About half-way to the Resguardo the road crosses the river by a stone bridge, where it rushes in a narrow channel between high rocky banks. Seeing botanical inducements, I descended to examine the banks on either side, and in crossing the bridge noticed, what I might otherwise have overlooked, that the crown of the arch was rapidly giving way. There was a large hole in the centre, and the structure was sustained only by the still solid masonry on each side, where the wear and tear had been less constant. I have often admired the calm good sense displayed by the horses in all parts of America, and was interested in observing the prudent way in which our steeds selected the safest spots on either side of the hole without any appearance of the nervousness which seems hereditary in English horses, partly due, I suppose, to the unnatural conditions in which they live. With every confidence in animal sagacity, but none whatever in the stability of the bridge, I thought it judicious on my return in the evening to recross it on foot.

A SENSITIVE PLANT.

I found two or three curious plants not before seen on the rocks here, and again found the singular Zygophyllaceous shrub Porliera hygrometrica, which is not uncommon in this part of Chili. The numerous stiff spiny branches diverging at right angles must produce flowers during a great part of the year, as I observed at this season both nearly ripe fruit and flowers in various stages of development. The small pinnate leaves, somewhat resembling in form those of the sensitive plant, have something of the same quality. But in this case the effective stimulus seems to be that of light, causing them to expand in sunshine and to close when the sky is covered. If at all, they must be very slightly affected by contact, as I failed to observe it. If I am correct, the appropriate specific name would be photometrica rather than hygrometrica.

In the hedges and among the bushes a pretty climbing plant (Eccremocarpus scaber) seemed to be common on the right bank of the stream, producing flower and ripe fruit at the same time. It belongs to the trumpet-flower tribe (Bignoniaceæ), though not rivalling in size or brilliancy of colour the true Bignonias which I afterwards saw in Brazil.

Having passed on the left the opening of a narrow valley which appears to contain the main stream of the Aconcagua, I reached the Resguardo somewhat before noon, and proceeded at once to deliver my letter to Captain X——, the officer commanding the frontier station. I was most courteously received, with a pressing invitation to join the almuerzo, or luncheon, which is the ordinary midday meal in Chili. Besides the lady of the house, I met at table an officer of the Chilian navy, a friend of my host, who had come to recruit in mountain air after recovery from a serious illness, and who spoke English fairly well. The conversation was interesting, and I was struck by the excellent tone and quick intelligence displayed by these agreeable specimens of Chilian society. In the kindest way, and with evident sincerity, my host pressed me to remain for a week at his house, and promised me many excursions in the neighbourhood. It was with real reluctance that, owing to imperious engagements, I was forced to decline the hospitable invitation; and it has been a further regret that, having failed to note it at the time, my treacherous memory has not retained the name of this amiable gentleman.

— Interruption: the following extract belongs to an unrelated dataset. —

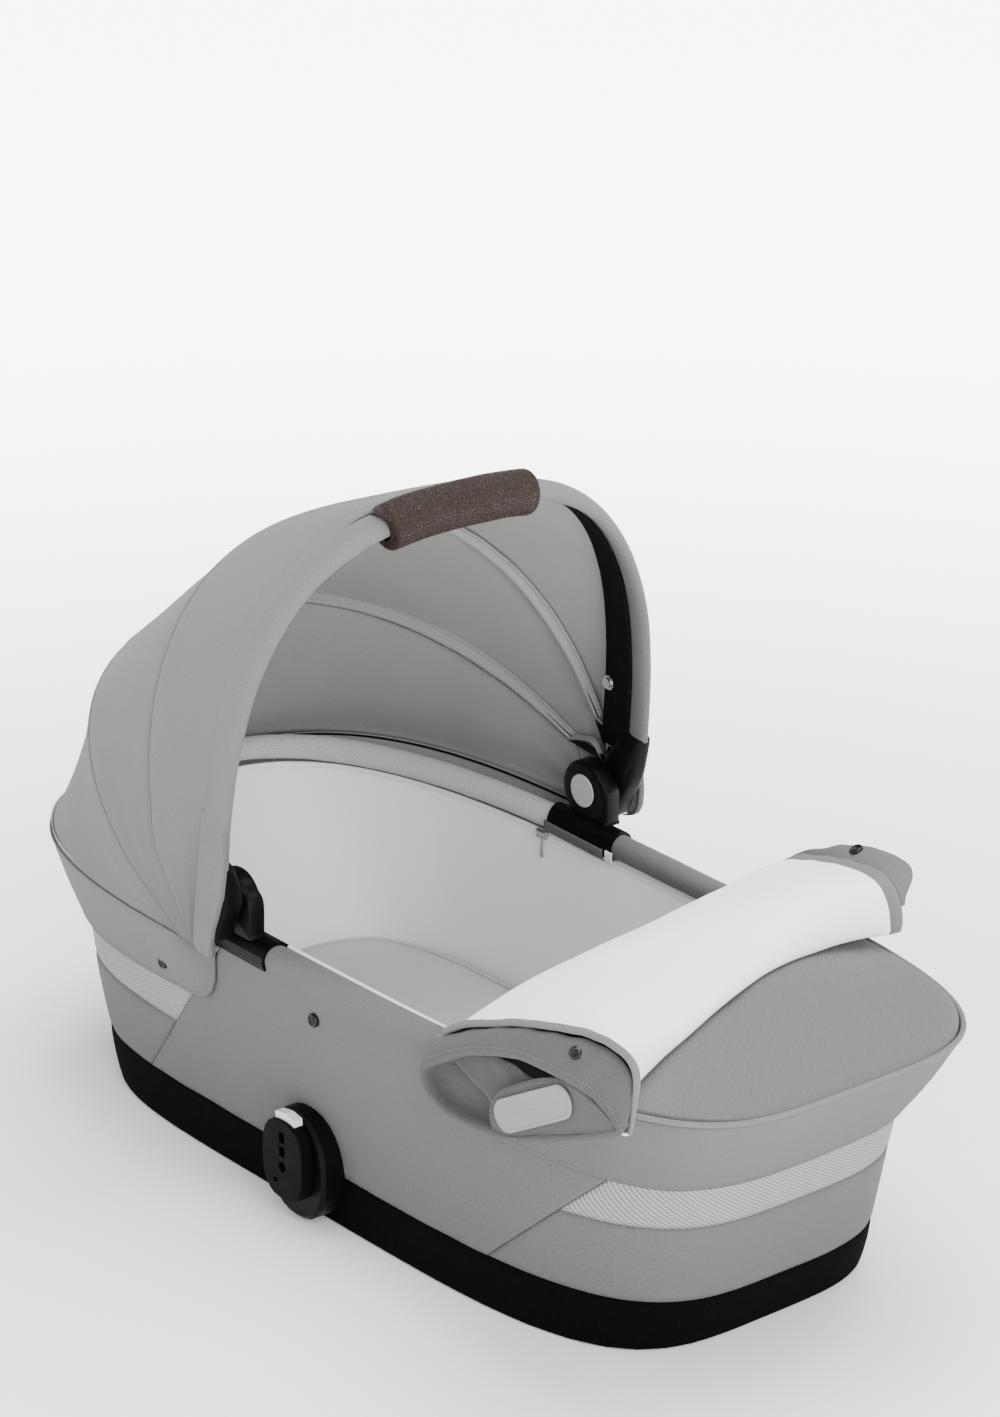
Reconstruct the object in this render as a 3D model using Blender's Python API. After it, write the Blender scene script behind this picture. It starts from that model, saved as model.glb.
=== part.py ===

Meanwhile, although the time passed so pleasantly, I was burning with the desire to make use of the brief interval available for seeing something of the surrounding country. The Resguardo stands at the junction of a rivulet that descends from the Uspallata Pass with the Rio Colorado, which flows from the north-east apparently from the roots of the great peak of Aconcagua. As far as I could see, the track leading to the pass wind in zigzags up steep slopes, at this season almost completely bare of vegetation, and I decided on following the valley of the Rio Colorado, where, at least along the banks of the stream, vegetation was comparatively abundant. My obliging host had provided a horse and a guide, and I rode for about an hour up the valley, which in great part is narrowed nearly to a ravine. In one place, where it widens to a few hundred yards, I passed a peasant’s cottage, with a few stony fields from which the crop had been gathered.

THE VERBENA FAMILY.

Among the plants not before observed, I was at first puzzled by a sort of thicket of long green leafless stems eight or ten feet in height, growing near the stream. Only after searching for some time I detected some withered remains of a short spike of flowers at the ends of the stems, which showed the plant to be of the Verbena family. Whatever may be the original home of that ancient tribe which has spread throughout all the temperate and tropical regions of the earth, it is in South America, and especially in the extra-tropical regions, that it has developed the greatest variety both of genera and species. On the heights of the Peruvian Andes, from the snows of the Chilian Cordillera to the shores of the Pacific, as well as on the plains of Argentaria and Uruguay, the botanist is everywhere charmed by the brilliant flowers of numerous species of true Verbena. In the warmer zone the allied genus Lippia becomes predominant, and displays an equal variety of aspect; but in Chili especially we find a number of plants very different in aspect, although nearly allied in structure to the familiar types. The plant of the Rio Colorado—known to botanists as Baillonia spartioides—appears to be rare in Chili, as it is not among the species collected by the earlier explorers of this region.